**Stated problem:**
Write the material out again exactly as it stands.

**Stored data:**
######

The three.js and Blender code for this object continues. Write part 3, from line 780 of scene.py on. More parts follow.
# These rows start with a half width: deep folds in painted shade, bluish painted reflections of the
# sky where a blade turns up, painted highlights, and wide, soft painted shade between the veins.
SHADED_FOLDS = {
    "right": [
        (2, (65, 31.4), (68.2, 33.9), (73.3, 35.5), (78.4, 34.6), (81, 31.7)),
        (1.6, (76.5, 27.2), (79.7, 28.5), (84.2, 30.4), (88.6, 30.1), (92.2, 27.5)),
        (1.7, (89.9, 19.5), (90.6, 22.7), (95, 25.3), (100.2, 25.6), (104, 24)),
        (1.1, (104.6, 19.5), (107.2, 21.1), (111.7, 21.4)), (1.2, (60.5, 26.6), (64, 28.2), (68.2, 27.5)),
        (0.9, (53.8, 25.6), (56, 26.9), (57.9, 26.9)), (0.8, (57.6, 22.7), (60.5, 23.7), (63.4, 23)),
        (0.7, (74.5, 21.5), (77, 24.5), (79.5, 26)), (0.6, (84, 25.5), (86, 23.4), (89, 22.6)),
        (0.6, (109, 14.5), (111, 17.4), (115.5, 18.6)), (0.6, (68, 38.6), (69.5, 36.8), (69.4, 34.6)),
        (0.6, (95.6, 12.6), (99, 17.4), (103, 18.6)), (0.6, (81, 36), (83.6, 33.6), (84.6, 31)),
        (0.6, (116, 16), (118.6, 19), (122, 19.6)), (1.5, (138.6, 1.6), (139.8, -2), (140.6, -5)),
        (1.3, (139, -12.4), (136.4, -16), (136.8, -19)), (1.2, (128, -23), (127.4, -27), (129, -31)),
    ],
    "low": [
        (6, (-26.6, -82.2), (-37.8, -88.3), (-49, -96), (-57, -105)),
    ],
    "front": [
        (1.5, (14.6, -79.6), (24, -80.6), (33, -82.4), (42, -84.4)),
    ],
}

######

**Problem solution:**
The three.js and Blender code for this object continues. Write part 3, from line 780 of scene.py on. More parts follow.
# These rows start with a half width: deep folds in painted shade, bluish painted reflections of the
# sky where a blade turns up, painted highlights, and wide, soft painted shade between the veins.
SHADED_FOLDS = {
    "right": [
        (2, (65, 31.4), (68.2, 33.9), (73.3, 35.5), (78.4, 34.6), (81, 31.7)),
        (1.6, (76.5, 27.2), (79.7, 28.5), (84.2, 30.4), (88.6, 30.1), (92.2, 27.5)),
        (1.7, (89.9, 19.5), (90.6, 22.7), (95, 25.3), (100.2, 25.6), (104, 24)),
        (1.1, (104.6, 19.5), (107.2, 21.1), (111.7, 21.4)), (1.2, (60.5, 26.6), (64, 28.2), (68.2, 27.5)),
        (0.9, (53.8, 25.6), (56, 26.9), (57.9, 26.9)), (0.8, (57.6, 22.7), (60.5, 23.7), (63.4, 23)),
        (0.7, (74.5, 21.5), (77, 24.5), (79.5, 26)), (0.6, (84, 25.5), (86, 23.4), (89, 22.6)),
        (0.6, (109, 14.5), (111, 17.4), (115.5, 18.6)), (0.6, (68, 38.6), (69.5, 36.8), (69.4, 34.6)),
        (0.6, (95.6, 12.6), (99, 17.4), (103, 18.6)), (0.6, (81, 36), (83.6, 33.6), (84.6, 31)),
        (0.6, (116, 16), (118.6, 19), (122, 19.6)), (1.5, (138.6, 1.6), (139.8, -2), (140.6, -5)),
        (1.3, (139, -12.4), (136.4, -16), (136.8, -19)), (1.2, (128, -23), (127.4, -27), (129, -31)),
    ],
    "low": [
        (6, (-26.6, -82.2), (-37.8, -88.3), (-49, -96), (-57, -105)),
    ],
    "front": [
        (1.5, (14.6, -79.6), (24, -80.6), (33, -82.4), (42, -84.4)),
    ],
}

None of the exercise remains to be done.